PASSAGES
Each day the newsroom selects one obituary and seeks to learn more about the life of a person who has lived and worked in Maine. We look for a person who has made a mark on the community or the person's family and friends in lasting ways.
Paul R. Rousseau's tendency to beat the odds made him a pretty optimistic person most of his life, said his son, James Rousseau.
Mr. Rousseau, who died Monday in Portland at age 83, signed up for the military when he was 17, joining the Army Air Corps in the midst of World War II.
He enlisted, rather than waiting to be drafted, for practical and patriotic reasons, James Rousseau said. "If you enlisted, you had more of an opportunity to do what you wanted," so he left St. Louis High School in Biddeford to pursue dreams of flying.
He became a pilot and beat the odds for a while, piloting 59 missions in B-26 bombers at a time when the loss rate for bomber crews was high. The odds eventually caught up and Mr. Rousseau's plane was hit by anti-aircraft fire over Germany and caught fire. The crew bailed out, landing in a farming area.
Civilians captured the crew and were beating them when German soldiers arrived, James Rousseau said. "They were actually safer with the soldiers."
It was April 1945, James Rousseau said, and the Germans knew as well as the Allies that the war was almost over. So, eager to avoid problems once the prison camp was overrun by the Allies, "they were treating the prisoners well."
After the war, Mr. Rousseau returned to Biddeford, where he married Theresa R. Allie in 1946.

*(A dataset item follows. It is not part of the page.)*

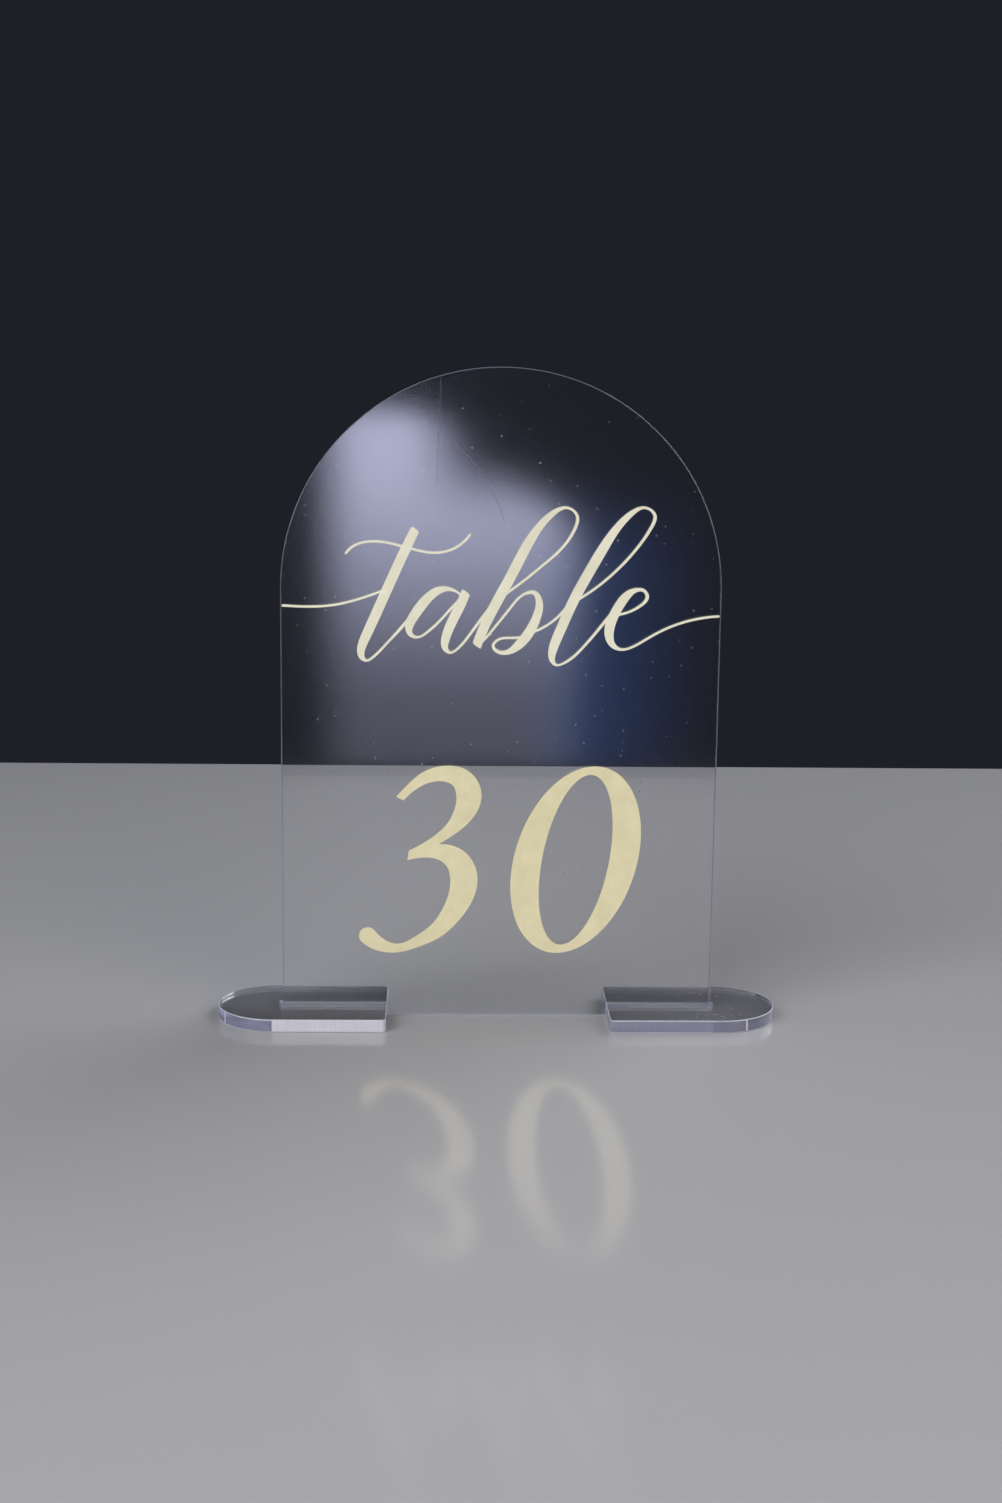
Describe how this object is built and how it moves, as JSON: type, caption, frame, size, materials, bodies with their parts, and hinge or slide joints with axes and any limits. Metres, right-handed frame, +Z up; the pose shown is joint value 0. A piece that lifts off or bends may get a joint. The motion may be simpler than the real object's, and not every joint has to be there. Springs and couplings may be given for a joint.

He worked for six years as a salesman at Day's Jewelers in Biddeford, James Rousseau said. His work caught the eye of a marketing representative for Allstate Insurance, which put him to work selling insurance in a booth at Sears.
Six years later, he started his own insurance agency, catering largely to the Franco-American population in Biddeford. Mr. Rousseau's parents, like many of French descent in Biddeford, spoke French around the house, so he could easily explain the benefits of various insurance policies, James Rousseau said.
Mr. Rousseau built the business, which is now run by his two sons and a son-in-law. He also indulged in his love for travel, marking a map on a pegboard in the basement to show the places where he had been, including Russia, China, Egypt and several countries in South America, James Rousseau said.
His interest in travel, his son said, came from "his sense of adventure, of doing something at least once."
A couple of heart attacks in his 50s slowed him just a little, but he had bypass surgery when he was 62. "He beat the odds there, too," his son said. "They said back then they were good for 20 years. He got 21."